M+E Daily

NexGuard’s Tholen: Protecting Content is Protecting Jobs

It truly is the “golden age of content,” according to Harrie Tholen, managing director, of Kudelski-owned content protection company NexGuard.

Speaking July 25 at the Content Protection Summit: East event in New York, pointed to the sheer ton of original series produced by players both old and new, the record box office receipts coming in, and the upward trajectory of digital delivery revenues. And it’s not just an American content golden age: in just a couple of years, China looks to overtake the U.S. in terms of box office revenues.

But this golden age of content is coming at a price, Tholen said: “It’s clearly attracting more piracy.”

Simply look at the mid-July debut of “Game of Thrones,” which always breaks piracy records: More than 90 million times was the opening episode of the latest season illegally streamed immediately after HBO aired it. Streaming technology has become so ubiquitous that anyone with a broadband connection can access content, both legal and illegal, and it’s too easy to choose the latter, Tholen said.

And online piracy doesn’t just impact the bottom line of content companies: more than 22 million people worldwide are employed in the media and entertainment creation industry, and their jobs are often impacted by content theft as well, Tholen said. “It’s not just about big business, it’s also about people’s livelihoods,” he added.

So what to do? Traditional content protection tools like conditional access and DRM are simply no longer sufficient, and while monitoring and take-down services play their part, content owners need to know that piracy is likely an inevitability, with pirates looking to attack the weakest parts of the supply chain.

The use of modern technologies such as watermarking, can be deployed across the entire content creation, production and distribution chain, Tholen said, and it serves multiple purposes: “Making content traceable has to happen right away, because pirates will look as early as possible [to steal], and watermarking acts as a deterrent, because it can be traced to its source.”

Especially in the age of digital screeners, watermarking has helped give pirates pause, knowing that they can be tracked via watermarking. And while it may not necessarily stop piracy outright, it’s a technology that gives content companies a more manageable way of dealing with it. Tholen said.
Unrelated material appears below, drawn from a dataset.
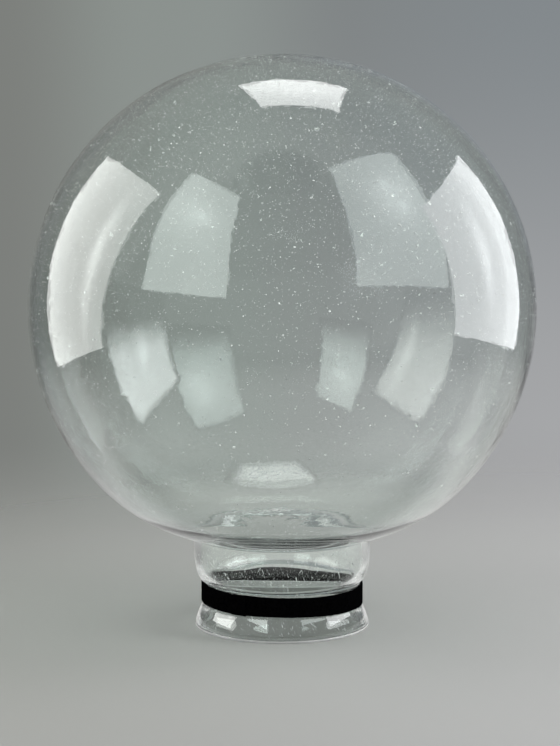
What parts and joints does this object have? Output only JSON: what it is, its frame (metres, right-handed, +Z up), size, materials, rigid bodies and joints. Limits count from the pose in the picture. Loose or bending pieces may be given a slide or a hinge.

More than 300 people in the media and entertainment sector attended the inaugural Microsoft Media & Entertainment Day, which included Content Protection Summit: East, and was held at the Microsoft Technology Center (MTC). Produced by MESA, the event featured four half-day event programs, covering content protection, video in the cloud, artificial intelligence and machine learning, and metadata’s place in the content lifecycle.